— start —

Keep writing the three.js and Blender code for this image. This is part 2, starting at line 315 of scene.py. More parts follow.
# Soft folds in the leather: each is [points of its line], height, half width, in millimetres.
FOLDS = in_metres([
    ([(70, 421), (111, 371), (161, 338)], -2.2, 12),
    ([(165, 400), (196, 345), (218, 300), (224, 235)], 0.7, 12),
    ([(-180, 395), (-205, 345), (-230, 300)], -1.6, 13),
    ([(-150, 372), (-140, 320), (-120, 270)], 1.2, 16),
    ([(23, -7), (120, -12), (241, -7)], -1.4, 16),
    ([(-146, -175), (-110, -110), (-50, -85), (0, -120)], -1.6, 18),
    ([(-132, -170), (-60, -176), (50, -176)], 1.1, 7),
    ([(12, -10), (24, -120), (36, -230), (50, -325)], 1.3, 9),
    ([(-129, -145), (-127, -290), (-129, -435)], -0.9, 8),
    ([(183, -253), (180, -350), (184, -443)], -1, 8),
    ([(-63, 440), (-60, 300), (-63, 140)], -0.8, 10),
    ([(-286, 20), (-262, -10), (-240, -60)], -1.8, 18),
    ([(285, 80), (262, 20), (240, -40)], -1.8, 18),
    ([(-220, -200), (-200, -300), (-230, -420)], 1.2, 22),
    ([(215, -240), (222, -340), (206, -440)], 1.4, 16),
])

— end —

*Written exercise:* Output all of the data again. Match it exactly.

*Full response:*
Keep writing the three.js and Blender code for this image. This is part 2, starting at line 315 of scene.py. More parts follow.
# Soft folds in the leather: each is [points of its line], height, half width, in millimetres.
FOLDS = in_metres([
    ([(70, 421), (111, 371), (161, 338)], -2.2, 12),
    ([(165, 400), (196, 345), (218, 300), (224, 235)], 0.7, 12),
    ([(-180, 395), (-205, 345), (-230, 300)], -1.6, 13),
    ([(-150, 372), (-140, 320), (-120, 270)], 1.2, 16),
    ([(23, -7), (120, -12), (241, -7)], -1.4, 16),
    ([(-146, -175), (-110, -110), (-50, -85), (0, -120)], -1.6, 18),
    ([(-132, -170), (-60, -176), (50, -176)], 1.1, 7),
    ([(12, -10), (24, -120), (36, -230), (50, -325)], 1.3, 9),
    ([(-129, -145), (-127, -290), (-129, -435)], -0.9, 8),
    ([(183, -253), (180, -350), (184, -443)], -1, 8),
    ([(-63, 440), (-60, 300), (-63, 140)], -0.8, 10),
    ([(-286, 20), (-262, -10), (-240, -60)], -1.8, 18),
    ([(285, 80), (262, 20), (240, -40)], -1.8, 18),
    ([(-220, -200), (-200, -300), (-230, -420)], 1.2, 22),
    ([(215, -240), (222, -340), (206, -440)], 1.4, 16),
])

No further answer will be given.